Die lokale Wirtschaft in Münster steht zusammen. Gleich neun Institutionen haben sich auf acht Forderungen an die kommunale Politik geeinigt und sich damit auch an die Wähler:innen in Münster gewandt, die am 14. September 2025 und vermutlich zur Stichwahl um das Oberbürgermeisteramt 14 Tage später zu den Urnen gerufen werden. Dabei klingt zunächst eine Kritik am Amtsinhaber durch, wenn „wirtschaftsfreundliche Rahmenbedingungen zu schaffen seien und zudem der Standort zukunftssicher aufzustellen sei.“ Dies lässt auf eine gewisse Unzufriedenheit der lokalen Wirtschaftsorganisationen schließen, die somit eine Veränderung befürworten dürften.
Erfreulich ist die Anerkennung der großen Bedeutung der lokalen Steuereinnahmen der Stadt der lokalen Wirtschaft. Um die geforderte Unterstützung bei der „Fachkräftesicherung“ durch „Ausbau der Kinderbetreuung“ zu finanzieren, müssen die Wirtschaftsvertreter:innen nun nur noch einsehen, dass dazu zukünftig die Gewerbesteuer in Münster einerseits breiter (Stichwort: Freiberufler:innen) und andererseits auch etwas höher erhoben werden muss.
Die sonstigen von den Wirtschaftsorganisationen unterbreiteten Vorschläge sind allerdings alles andere als neu. So klingt weiterhin die Forderung nach „Sicherung und Entwicklung von Wirtschaftsflächen“ nur nach Einschränkung des Natur- und Umweltschutzes. Beim Thema Innenstadt wird durch die Forderungen „Steigerung ihrer Attraktivität“ und Sicherstellung der „Erreichbarkeit“ spätestens beim Punkt „Sicherheit und Ordnung“ deutlich, dass für sie für „ihre Innenstadt“ an Kund:innen und nicht an Einwohner:innen denken.

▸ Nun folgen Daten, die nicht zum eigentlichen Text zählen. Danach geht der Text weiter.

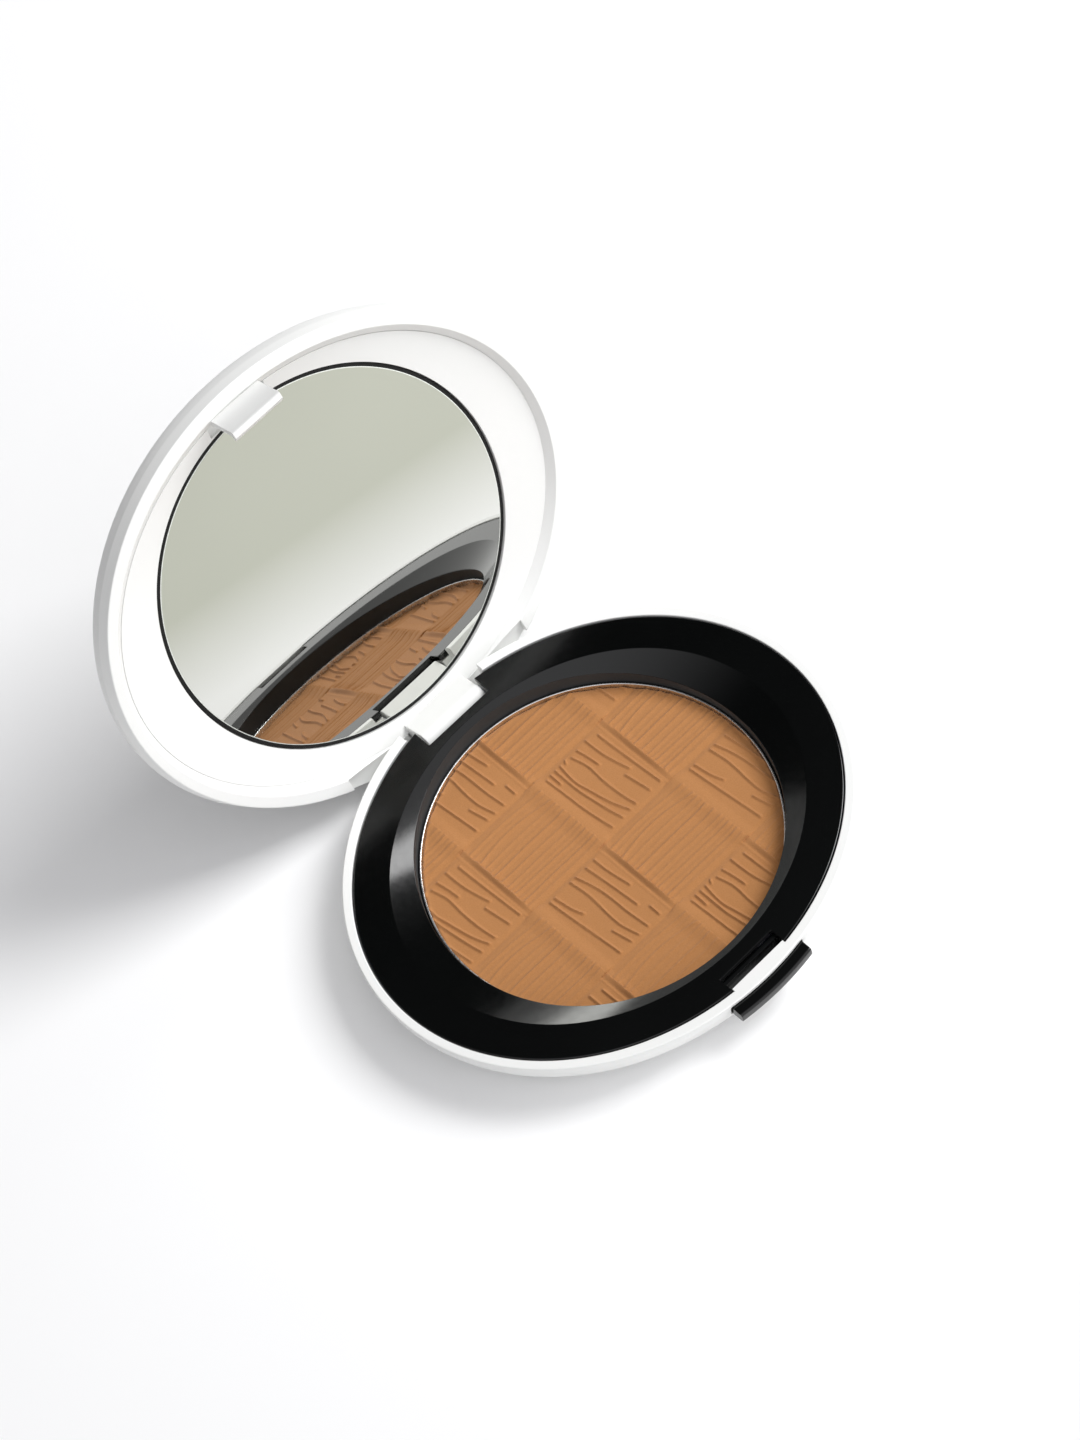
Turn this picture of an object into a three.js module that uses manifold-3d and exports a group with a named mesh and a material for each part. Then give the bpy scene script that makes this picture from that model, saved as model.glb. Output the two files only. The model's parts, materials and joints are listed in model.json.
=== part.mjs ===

Die meisten großen Vermieter:innen in Münster gehören den Wirtschaftsverbänden an, weshalb sie grundsätzlich das Heft des Handelns in Sachen Wohnraumbau in den eigenen Händen halten. Doch das Wohl ihrer Mitarbeitenden und deren Wohnsituation reicht offensichtlich nicht so weit, dass auf Profite verzichtet und Wohnraum günstig geschaffen wird. Ein gutes lokales Beispiel ist die LEG Immobilien SE. Sie nimmt jährlich Millionen in Münster ein, transformiert sie nach Düsseldorf und schüttet satte Dividenden über die Börse in London aus. Investieren in Wohnungsbau in Münster? – Bei der LEG Fehlanzeige. Auch ein kommunales Wohnheim für Auszubildende wird von Gewerkschaften und SPD seit Jahren gefordert. Vielleicht können sich die örtlichen Tarifpartner:innen mal zusammensetzen, um in diesem Sektor Nachhaltiges zu schaffen und zudem junge Menschen aus nah und fern mit einer günstigen Unterkunft zur Ausbildung nach Münster locken.
Auch ohne die Wörter „Auto“ oder „PKW“ – wie übrigens auch „Kunden“ – zu benutzen, wird klar, worum des der lokalen Wirtschaft bei „klugen Mobilitätslösungen“ geht. Bleibt zu hoffen, dass bei wirklichen Schritten einer Verkehrswende die Wirtschaft nicht auf dem Bremspedal steht.
Zusammenfassend möchte ich festhalten, dass es der Wirtschaft in Münster und auch im Umland gut geht. Nicht zuletzt deshalb, sollte auch bei den Unternehmen und deren Verbände der Blick nicht ins eigene Portemonnaie sondern weit darüber hinaus auch in die Zukunft gehen. Um Mensch und Natur dauerhaft eine gutes Leben zu ermöglichen, gibt es viel zu tun. Nicht zuletzt für die Wirtschaft gilt deshalb: Machen statt fordern!